CAD and scene scripts:
# # # # # # #

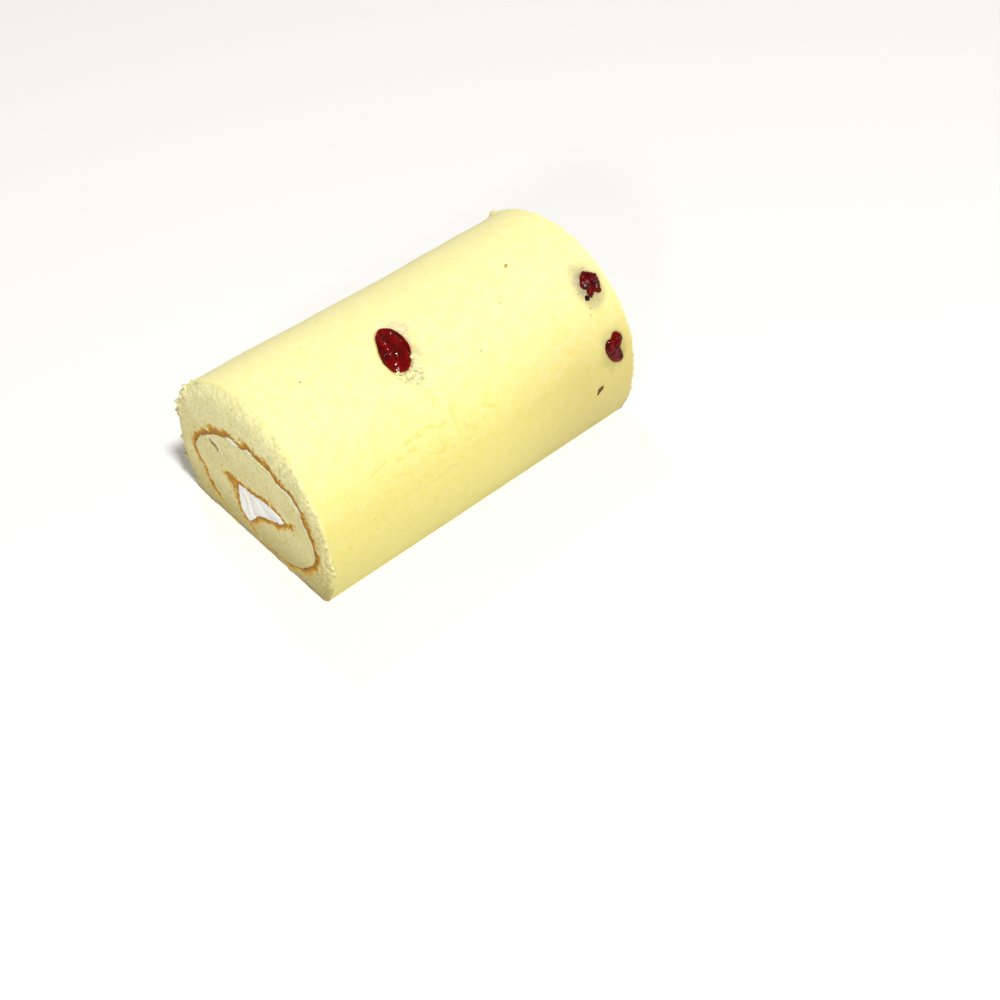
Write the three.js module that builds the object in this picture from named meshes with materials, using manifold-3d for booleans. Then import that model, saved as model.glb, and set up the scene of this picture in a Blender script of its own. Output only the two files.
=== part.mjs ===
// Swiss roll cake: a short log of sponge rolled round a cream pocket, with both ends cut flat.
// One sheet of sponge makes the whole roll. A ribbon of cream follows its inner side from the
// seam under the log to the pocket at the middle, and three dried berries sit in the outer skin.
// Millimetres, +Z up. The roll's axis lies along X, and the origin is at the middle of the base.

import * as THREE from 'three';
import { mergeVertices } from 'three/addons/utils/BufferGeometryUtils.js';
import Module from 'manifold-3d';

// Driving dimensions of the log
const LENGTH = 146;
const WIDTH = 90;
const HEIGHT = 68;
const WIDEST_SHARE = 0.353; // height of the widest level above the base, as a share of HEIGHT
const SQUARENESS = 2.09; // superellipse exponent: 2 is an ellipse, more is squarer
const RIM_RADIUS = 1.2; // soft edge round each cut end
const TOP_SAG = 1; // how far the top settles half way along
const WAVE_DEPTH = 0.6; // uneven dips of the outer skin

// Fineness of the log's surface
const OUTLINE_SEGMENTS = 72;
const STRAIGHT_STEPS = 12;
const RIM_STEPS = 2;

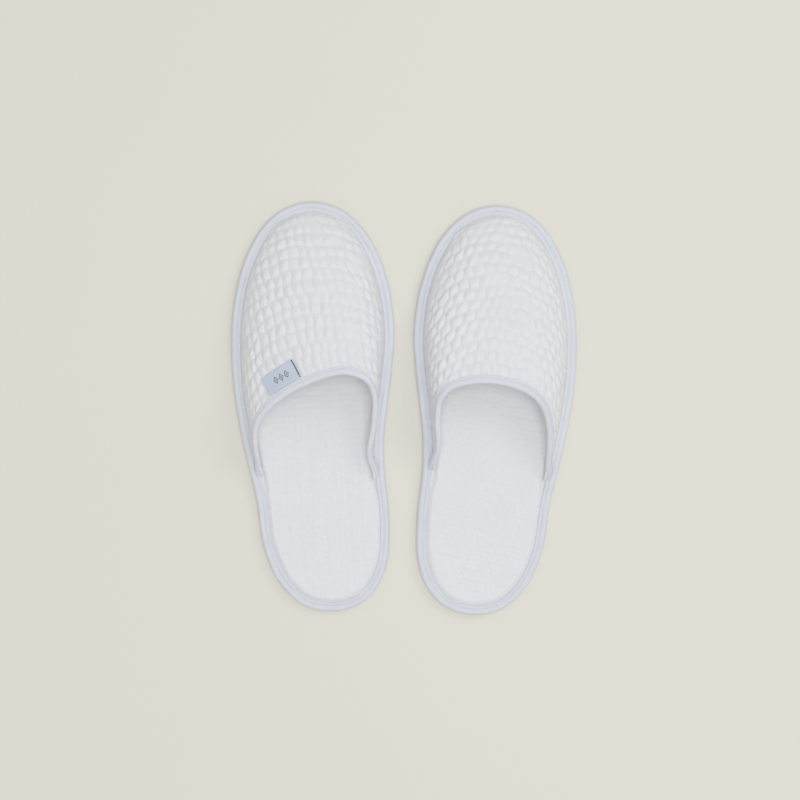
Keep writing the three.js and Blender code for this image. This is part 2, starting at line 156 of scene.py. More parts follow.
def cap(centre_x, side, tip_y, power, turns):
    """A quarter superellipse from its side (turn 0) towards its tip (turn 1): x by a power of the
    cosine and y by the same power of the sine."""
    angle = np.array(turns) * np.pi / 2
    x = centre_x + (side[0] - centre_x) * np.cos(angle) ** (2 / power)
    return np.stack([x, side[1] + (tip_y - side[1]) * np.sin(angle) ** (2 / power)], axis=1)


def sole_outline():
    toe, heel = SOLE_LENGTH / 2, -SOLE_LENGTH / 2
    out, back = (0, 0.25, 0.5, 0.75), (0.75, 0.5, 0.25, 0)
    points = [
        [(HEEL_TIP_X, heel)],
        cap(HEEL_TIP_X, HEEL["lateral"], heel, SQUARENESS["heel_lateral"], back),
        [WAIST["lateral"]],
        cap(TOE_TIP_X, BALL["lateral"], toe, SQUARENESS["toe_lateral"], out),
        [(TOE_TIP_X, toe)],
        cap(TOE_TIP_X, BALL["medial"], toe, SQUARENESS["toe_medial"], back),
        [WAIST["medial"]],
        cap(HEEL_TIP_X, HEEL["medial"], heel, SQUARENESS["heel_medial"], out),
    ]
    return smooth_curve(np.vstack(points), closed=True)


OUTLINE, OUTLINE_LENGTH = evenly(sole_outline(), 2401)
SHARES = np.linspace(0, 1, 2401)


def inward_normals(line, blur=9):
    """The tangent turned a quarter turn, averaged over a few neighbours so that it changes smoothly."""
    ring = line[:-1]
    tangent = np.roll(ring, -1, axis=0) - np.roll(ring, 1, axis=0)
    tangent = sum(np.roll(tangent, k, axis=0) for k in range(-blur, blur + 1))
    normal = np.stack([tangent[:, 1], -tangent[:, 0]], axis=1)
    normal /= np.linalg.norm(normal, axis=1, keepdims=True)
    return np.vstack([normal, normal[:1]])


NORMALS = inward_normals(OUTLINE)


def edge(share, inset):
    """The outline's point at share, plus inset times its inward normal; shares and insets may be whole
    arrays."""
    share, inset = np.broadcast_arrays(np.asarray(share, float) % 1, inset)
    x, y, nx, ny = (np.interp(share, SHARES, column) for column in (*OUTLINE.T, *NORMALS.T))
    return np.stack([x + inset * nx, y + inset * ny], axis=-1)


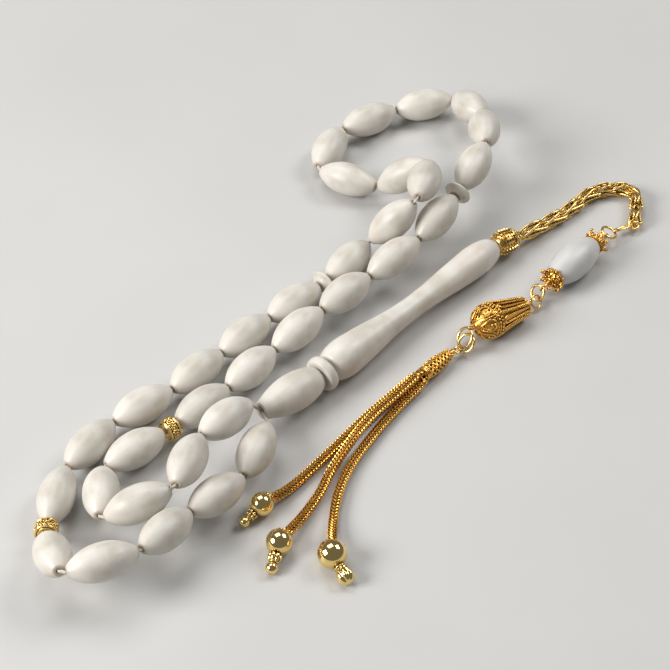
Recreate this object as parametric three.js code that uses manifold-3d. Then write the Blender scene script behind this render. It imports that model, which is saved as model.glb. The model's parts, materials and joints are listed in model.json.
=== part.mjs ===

# # # # # # #

• Task brief:
Transcribe, word for word, every line from the line with "Keep writing the" to the line with "return np.stack([x, side[1]", inclusive, and output nothing else.

• Full response:
Keep writing the three.js and Blender code for this image. This is part 2, starting at line 156 of scene.py. More parts follow.
def cap(centre_x, side, tip_y, power, turns):
    """A quarter superellipse from its side (turn 0) towards its tip (turn 1): x by a power of the
    cosine and y by the same power of the sine."""
    angle = np.array(turns) * np.pi / 2
    x = centre_x + (side[0] - centre_x) * np.cos(angle) ** (2 / power)
    return np.stack([x, side[1] + (tip_y - side[1]) * np.sin(angle) ** (2 / power)], axis=1)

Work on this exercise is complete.